Aetna also argues that since the watercraft exclusion in its policy excludes coverage for liability of Parker Brothers, only that amount of the settlement specifically attributable to Lake Charles is recoverable by Fidelity & Casualty. The record indicates that the settlement pool was created by a $10,000 contribution from Parker Brothers, a similar contribution from Lake Charles and $120,000 from Fidelity & Casualty. Aetna takes the position that the contribution from Fidelity & Casualty cannot be recovered because there is no indication whether this amount was paid on behalf of Parker Brothers or on behalf of Lake Charles, or some combination of the two. However, upon analysis, this contention lacks merit. Parker Brothers was potentially liable as the owner of two of the barges but the record is undisputed that Parker Brothers merely turned possession of unmanned barges over to Lake Charles. Lake Charles was the party in control of the entire operation and was the party principally at fault in selecting the mooring device and in failing to have the barges moved to a safe location. Although liability could have been visited on Parker Brothers due to its ownership of the barges, it seems beyond question that Parker Brothers could have demanded indemnification from Lake Charles. For this reason, it is reasonable to conclude that the entire contribution of Fidelity & Casualty was on behalf of Lake Charles and should therefore be recoverable from Aetna.

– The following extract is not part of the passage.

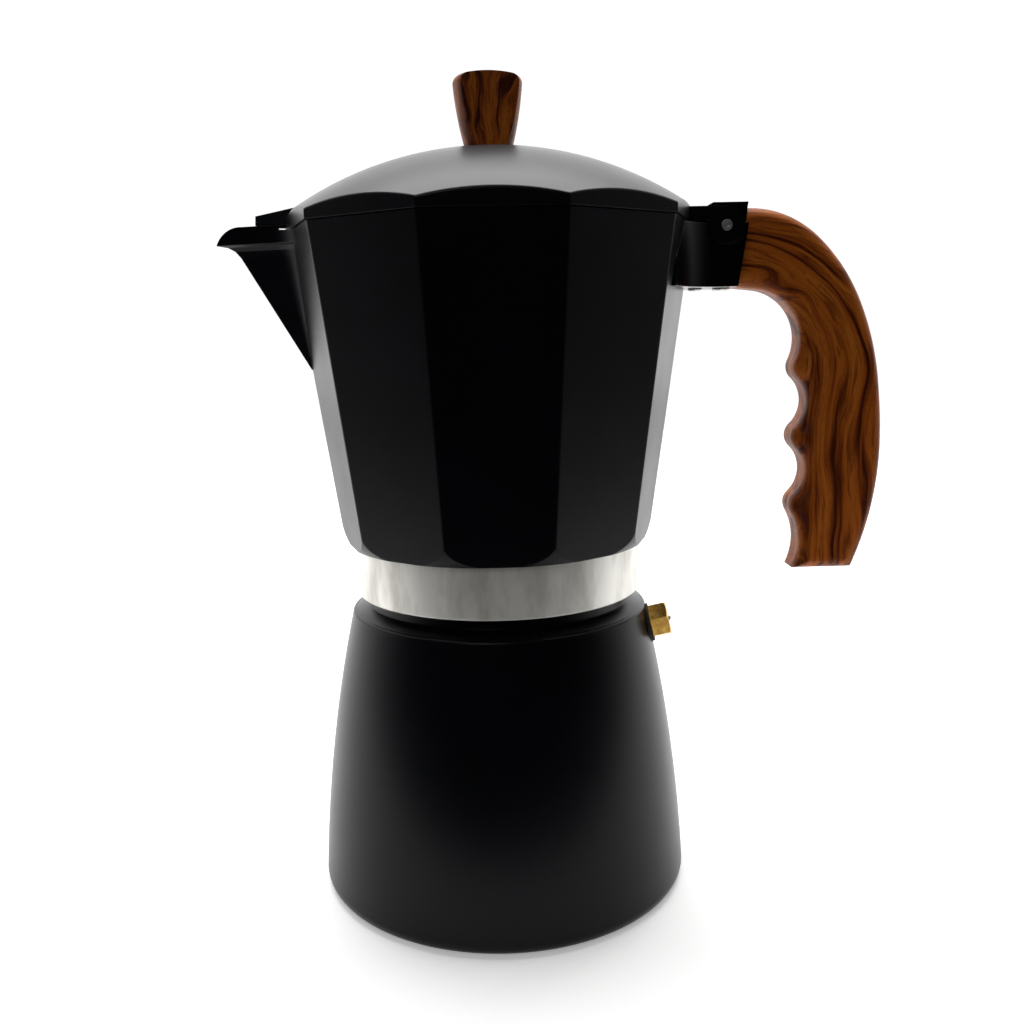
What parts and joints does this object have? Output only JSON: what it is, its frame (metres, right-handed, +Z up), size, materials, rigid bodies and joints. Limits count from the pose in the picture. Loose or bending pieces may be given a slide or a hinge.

In light of these considerations and depending on the "other insurance" clauses in the two policies, Fidelity & Casualty is entitled to recover all or part of $130,000 from Aetna, that amount representing Lake Charles' $10,000 contribution to the settlement pool and the $120,000 contributed by the insurer itself on behalf of Lake Charles. However, Fidelity & Casualty cannot recover any part of the $10,000 contributed directly by Parker Brothers because Parker Brothers was only liable as the owner of the barges as to which the watercraft exclusion in Aetna's policy is fully applicable.

Counsel should brief the question of the liability of the two insurers under the "other insurance" provisions of their clients' policies. Counsel for Fidelity & Casualty should submit his brief on this issue within 15 days; a response should be filed by counsel for Aetna 10 days after receipt of Fidelity & Casualty's brief. The issue will be considered submitted at that time.